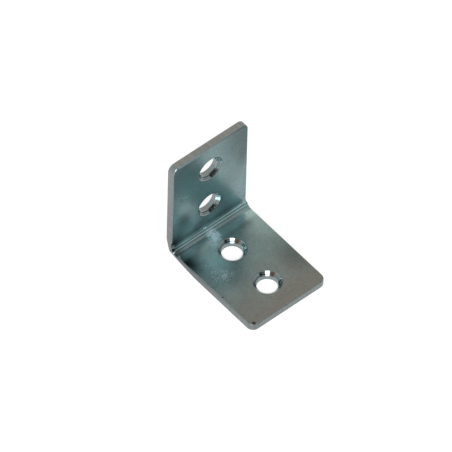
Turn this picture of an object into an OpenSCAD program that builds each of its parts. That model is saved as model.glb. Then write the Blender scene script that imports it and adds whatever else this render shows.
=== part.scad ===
/* [Sheet] */
// Width of the bracket across both legs
bracket_width = 22; // [18:0.5:30]
// Length of the leg that lies flat, from the outside of the heel
flat_leg = 30; // [29:0.5:40]
// Length of the leg that stands up, from the outside of the heel
upright_leg = 30.6; // [29:0.2:40]
// Thickness of the steel sheet
thickness = 2; // [1.8:0.1:2.4]

/* [Edges] */
// Radius of the rounded corners at both free ends, seen on the face
corner_radius = 1.8; // [1:0.1:4]
// Roll of the stamped edge on the inner faces
inner_roll = 0.4; // [0.2:0.05:0.5]
// Roll of the stamped edge on the outer faces
outer_roll = 0.3; // [0.2:0.05:0.5]

/* [Bend] */
// Radius of the inside of the bend
inside_radius = 2; // [1.6:0.1:2.2]
// Radius of the groove that the press tool's nose leaves along the inside of the bend
nose_radius = 0.5; // [0.45:0.05:0.7]
// Depth of that groove
nose_depth = 0.15; // [0.1:0.01:0.18]
// How far each side edge swells out at the inside of the bend
swell = 0.12; // [0.06:0.02:0.2]
// Length over which the inside of the bend flares out at each end
flare = 0.8; // [0.5:0.1:1.5]
// How far the side edges of the flat leg are drawn in at the outside of the heel
flat_draw = 1.2; // [0.6:0.05:1.3]
// Distance from the outside of the heel over which they are drawn in
flat_draw_length = 16; // [10:0.5:18]
// How far the side edges of the upright leg are drawn in at the outside of the heel
upright_draw = 1.2; // [0.6:0.05:1.3]
// Distance from the outside of the heel over which they are drawn in
upright_draw_length = 8; // [6:0.5:12]

/* [Screw holes] */
// Diameter of the straight part of each screw hole
hole_diameter = 5; // [4:0.1:5.2]
// Diameter of the countersink where its cone would meet the inner face
sink_diameter = 6.7; // [6.4:0.1:7.6]
// Radius of the rounded lip round each countersink
sink_lip = 0.2; // [0.1:0.05:0.5]
// Distance from the outside of the heel to the nearer hole of the flat leg
flat_heel_hole = 10.1; // [9.5:0.1:11]
// Distance from the outside of the heel to the nearer hole of the upright leg
upright_heel_hole = 10.3; // [9.5:0.1:11]
// Distance from the free end of each leg to the hole nearer to it
end_hole = 7.7; // [6.5:0.1:8.5]

/* [Hidden] */
$fn = 64;
half_width = bracket_width / 2;
// How far a cutting solid runs past the face it cuts
pass = 1;
// The turn of the heel and of every rounded corner
quarter = 90;
// Number of sides with which a very large circle still counts as round
fine = 400;
// Depth of the countersink's cone, whose sides slope at half a right angle
sink_depth = (sink_diameter - hole_diameter) / 2;
// Outside radius of the heel
heel_radius = thickness + inside_radius;
// Distance of the centre of the nose's groove from both outer faces
nose_centre = heel_radius - (inside_radius + nose_depth - nose_radius) * cos(quarter / 2);
// Radius of each swelling, and the distance of its middle from both outer faces
swell_radius = 3;
swell_place = 2.1;
// Slope of the flare at each end of the bend
flare_slope = 19;
// Slope of the drawn-in side edges across the thickness of the sheet
draw_slope = 32;

// Section of the sheet across its width, from the outer face at zero up to the inner face.
// side is half the width, and both long edges are rolled on both faces.
module sheet_section(side) {
    translate([-side, outer_roll])
        square([2 * side, thickness - outer_roll - inner_roll]);
    translate([outer_roll - side, 0])
        square([2 * (side - outer_roll), thickness / 2]);
    translate([inner_roll - side, thickness / 2])
        square([2 * (side - inner_roll), thickness / 2]);
    for (s = [-1, 1]) {
        translate([s * (side - outer_roll), outer_roll])
            circle(r = outer_roll);
        translate([s * (side - inner_roll), thickness - inner_roll])
            circle(r = inner_roll);
    }
}

// The half of that section on one side of the middle
module half_section(side) {
    intersection() {
        sheet_section(side);
        translate([0, -pass])
            square([side + pass, thickness + 2 * pass]);
    }
}

// One screw hole, cut down from the inner face. The cone ends in a rounded lip.
module screw_hole() {
    lip_foot = sink_lip * (1 - cos(quarter / 2));
    lip_out = sink_lip * tan(quarter / 4);
    translate([0, 0, -pass])
        cylinder(d = hole_diameter, h = thickness + 2 * pass);
    translate([0, 0, thickness - sink_depth])
        cylinder(d1 = hole_diameter, d2 = sink_diameter, h = sink_depth);
    rotate_extrude()
        difference() {
            translate([0, thickness - lip_foot])
                square([sink_diameter / 2 + lip_out, lip_foot + pass]);
            translate([sink_diameter / 2 + lip_out, thickness - sink_lip])
                circle(r = sink_lip);
        }
}

// A leg lying on its outer face, from the end of the heel's curve to its free end along +Y
module leg(length, heel_hole) {
    // Distance at which the rounded corners begin
    tangent = length - corner_radius;
    difference() {
        union() {
            translate([0, tangent, 0])
                rotate([quarter, 0, 0])
                    linear_extrude(height = tangent - heel_radius)
                        sheet_section(half_width);
            for (s = [-1, 1])
                translate([s * (half_width - corner_radius), tangent, 0])
                    rotate([0, 0, s > 0 ? 0 : quarter])
                        rotate_extrude(angle = quarter)
                            half_section(corner_radius);
            translate([corner_radius - half_width, tangent, 0])
                rotate([quarter, 0, quarter])
                    linear_extrude(height = bracket_width - 2 * corner_radius)
                        half_section(corner_radius);
        }
        for (place = [heel_hole, length - end_hole])
            translate([0, place, 0])
                screw_hole();
    }
}

// Section along the middle of the sheet, through its bend and a short way into both legs
module bend_section() {
    for (turned = [0, 1])
        mirror([turned, -turned])
            translate([heel_radius, 0])
                square([pass, thickness]);
    translate([heel_radius, heel_radius])
        intersection() {
            rotate(2 * quarter)
                square([heel_radius, heel_radius]);
            difference() {
                circle(r = heel_radius);
                circle(r = inside_radius);
            }
        }
}

// The bend of the sheet with its rolled side edges. side is half its width.
module bend(side) {
    translate([0, heel_radius, heel_radius])
        rotate([0, quarter, 0])
            rotate([0, 0, -quarter])
                rotate_extrude(angle = quarter)
                    translate([heel_radius, 0])
                        rotate(quarter)
                            sheet_section(side);
}

// The swelling of one side edge at the inside of the bend
module swelling(side) {
    intersection() {
        translate([side * (half_width + swell - swell_radius), swell_place, swell_place])
            sphere(r = swell_radius);
        bend(half_width + swell);
    }
}

// What is cut away where the inside of the bend flares out at one end
module end_flare(side) {
    translate([side * (half_width - flare - pass), heel_radius, heel_radius])
        rotate([0, side * quarter, 0])
            cylinder(
                r1 = inside_radius - pass * tan(flare_slope),
                r2 = inside_radius + (flare + pass) * tan(flare_slope),
                h = flare + 2 * pass
            );
}

// What is drawn in from both side edges of a leg lying on its outer face. The edge curves in
// towards the heel and leans in towards the outer face.
module drawn_edges(draw, length) {
    curve = pow(length / cos(draw_slope), 2) / (2 * draw);
    for (s = [0, 1])
        mirror([s, 0, 0])
            difference() {
                translate([half_width - draw, -pass, -pass])
                    cube([draw + pass, length + pass, thickness + 2 * pass]);
                translate([half_width - curve, length, 0])
                    rotate([0, draw_slope, 0])
                        cylinder(r = curve * cos(draw_slope), h = 2 * curve, center = true, $fn = fine);
            }
}

// The bracket with the outside of its heel at the origin and its flat leg along +Y
module folded_sheet() {
    difference() {
        union() {
            leg(flat_leg, flat_heel_hole);
            mirror([0, 1, -1])
                leg(upright_leg, upright_heel_hole);
            bend(half_width);
            rotate([quarter, 0, quarter])
                translate([0, 0, inner_roll - half_width])
                    linear_extrude(height = bracket_width - 2 * inner_roll)
                        bend_section();
            for (side = [-1, 1])
                swelling(side);
        }
        translate([-half_width - pass, nose_centre, nose_centre])
            rotate([0, quarter, 0])
                cylinder(r = nose_radius, h = bracket_width + 2 * pass);
        for (side = [-1, 1])
            end_flare(side);
        drawn_edges(flat_draw, flat_draw_length);
        mirror([0, 1, -1])
            drawn_edges(upright_draw, upright_draw_length);
    }
}

module angle_bracket() {
    color("lightsteelblue")
        translate([0, flat_leg / 2, 0])
            mirror([0, 1, 0])
                folded_sheet();
}

angle_bracket();
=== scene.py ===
import math

import bpy
from mathutils import Matrix, Vector

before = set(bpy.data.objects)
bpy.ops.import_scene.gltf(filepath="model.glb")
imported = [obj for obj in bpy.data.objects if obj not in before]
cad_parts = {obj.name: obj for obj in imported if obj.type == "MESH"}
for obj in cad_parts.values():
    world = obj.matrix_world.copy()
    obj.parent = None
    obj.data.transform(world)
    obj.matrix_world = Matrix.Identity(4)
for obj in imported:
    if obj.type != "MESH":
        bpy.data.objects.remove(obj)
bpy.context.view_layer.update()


# The bracket: one strip of cold-rolled steel, stamped out with its four countersunk screw
# holes, folded over a press tool into a right angle, then tumbled and zinc plated.
MM = 0.001

# Its sizes in millimetres. A place on the sheet is told by its distance across from the
# middle and its distance along the leg from the outside of the heel.
HEEL = 15
FLAT_LEG = 30
UPRIGHT_LEG = 30.6
CORNER_REACH = 2
FLAT_HOLES = (10.1, 22.3)
UPRIGHT_HOLES = (10.3, 22.9)
SINK_RADIUS = 3.45


def linear(hex_colour):
    """An sRGB hex colour as linear red, green, blue and a full alpha."""
    parts = [int(hex_colour[i:i + 2], 16) / 255 for i in (1, 3, 5)]
    return [p / 12.92 if p <= 0.04045 else ((p + 0.055) / 1.055) ** 2.4 for p in parts] + [1]


def add(tree, kind, inputs=None, **settings):
    """One shader node, with its own settings, and with values, sockets or nodes on its inputs."""
    node = tree.nodes.new("ShaderNode" + kind)
    for name, value in settings.items():
        setattr(node, name, value)
    for name, value in (inputs or {}).items():
        if isinstance(value, bpy.types.Node):
            value = value.outputs[0]
        if isinstance(value, bpy.types.NodeSocket):
            tree.links.new(value, node.inputs[name])
        else:
            node.inputs[name].default_value = value
    return node


# Zinc plate with a clear blue passivation, on rolled steel: a metal with a soft, slightly
# cloudy reflection. Its tint drifts from blue-green at the bend to a warm grey at the
# front, the stamped edges are duller and more neutral, and the countersinks are bright.
zinc = bpy.data.materials.new("zinc_plate_clear_passivated")
zinc.use_nodes = True
tree = zinc.node_tree
tree.nodes.clear()
coords = add(tree, "TexCoord")
in_mm = add(tree, "VectorMath", {0: coords.outputs["Object"], "Scale": 1 / MM}, operation="SCALE")
place = add(tree, "SeparateXYZ", {0: in_mm})
across = add(tree, "Math", {0: place.outputs["X"]}, operation="ABSOLUTE")
from_heel = add(tree, "Math", {0: HEEL, 1: place.outputs["Y"]}, operation="SUBTRACT")
along = add(tree, "Math", {0: from_heel, 1: place.outputs["Z"]}, operation="MAXIMUM")
depth = add(tree, "Math", {0: from_heel, 1: place.outputs["Z"]}, operation="MINIMUM")
stands = add(tree, "Math", {0: place.outputs["Z"], 1: from_heel}, operation="GREATER_THAN")
lies = add(tree, "Math", {0: 1, 1: stands}, operation="SUBTRACT")

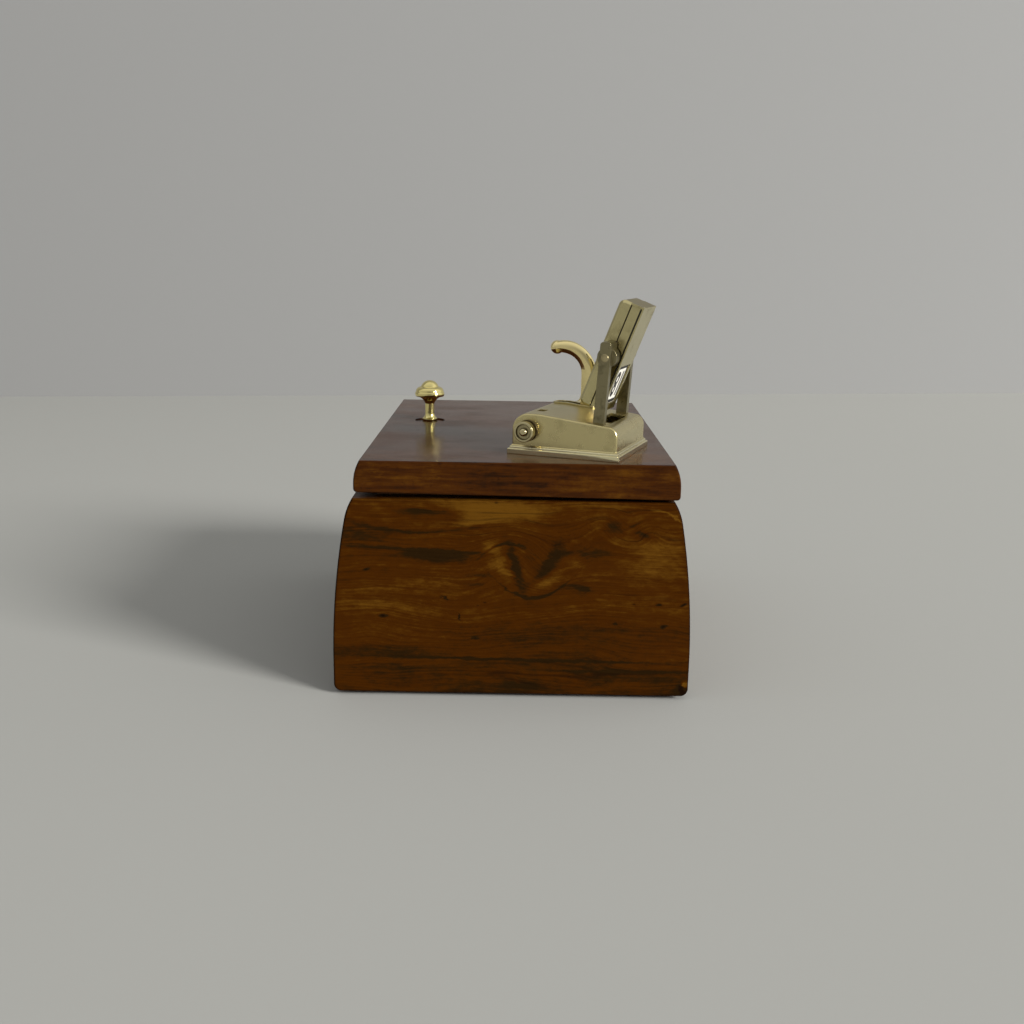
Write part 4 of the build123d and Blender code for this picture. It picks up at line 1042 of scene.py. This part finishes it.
def print_points(text: str, width: float, height: float) -> tuple[np.ndarray, Faces]:
    """Return a printed text's flat mesh, in bold, centred on its middle.

    Args:
        text: the figures to print.
        width: the width that the print fills, in millimetres.
        height: the height that it fills.

    Returns:
        Its points in millimetres, with z at 0, and its faces.
    """
    boldness = 0.025
    steps_a_curve = 6
    curve = bpy.data.curves.new("print", "FONT")
    curve.body = text
    curve.offset = boldness
    curve.resolution_u = steps_a_curve
    holder = bpy.data.objects.new("print", curve)
    bpy.context.scene.collection.objects.link(holder)
    bpy.context.view_layer.update()
    graph = bpy.context.evaluated_depsgraph_get()
    mesh = bpy.data.meshes.new_from_object(holder.evaluated_get(graph))
    numbers = np.empty(3 * len(mesh.vertices), dtype=np.float32)
    mesh.vertices.foreach_get("co", numbers)
    points = numbers.astype(float).reshape(-1, 3)
    faces = [list(polygon.vertices) for polygon in mesh.polygons]
    bpy.data.objects.remove(holder)
    bpy.data.curves.remove(curve)
    bpy.data.meshes.remove(mesh)
    low, high = points.min(axis=0), points.max(axis=0)
    stretch = np.append(np.array([width, height]) / (high - low)[:2], 0.0)
    return (points - (high + low) / 2) * stretch, faces


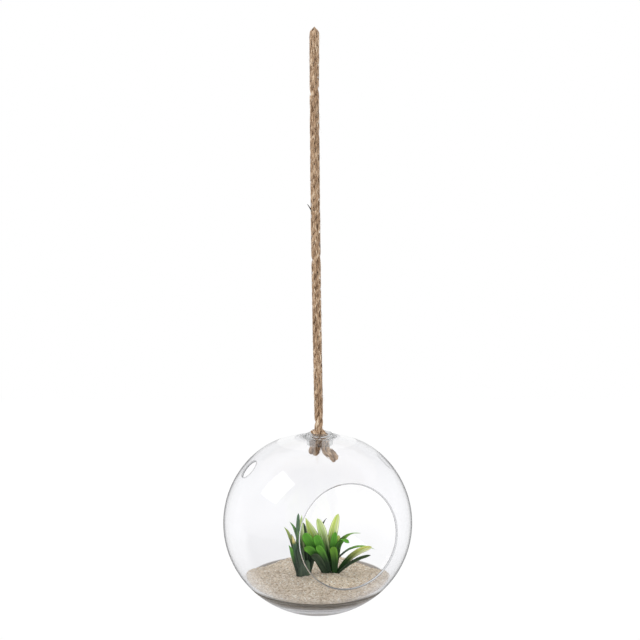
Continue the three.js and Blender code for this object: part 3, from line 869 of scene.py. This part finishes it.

==================================================

• **Stated goal**
Above this instruction are the records; retype exactly the lines from the one containing "drawn_edges(flat_draw, flat_draw_length);" up to and including the one containing "obj.matrix_world = Matrix.Identity(4)".

• **Completed exercise**
        drawn_edges(flat_draw, flat_draw_length);
        mirror([0, 1, -1])
            drawn_edges(upright_draw, upright_draw_length);
    }
}

module angle_bracket() {
    color("lightsteelblue")
        translate([0, flat_leg / 2, 0])
            mirror([0, 1, 0])
                folded_sheet();
}

angle_bracket();
=== scene.py ===
import math

import bpy
from mathutils import Matrix, Vector

before = set(bpy.data.objects)
bpy.ops.import_scene.gltf(filepath="model.glb")
imported = [obj for obj in bpy.data.objects if obj not in before]
cad_parts = {obj.name: obj for obj in imported if obj.type == "MESH"}
for obj in cad_parts.values():
    world = obj.matrix_world.copy()
    obj.parent = None
    obj.data.transform(world)
    obj.matrix_world = Matrix.Identity(4)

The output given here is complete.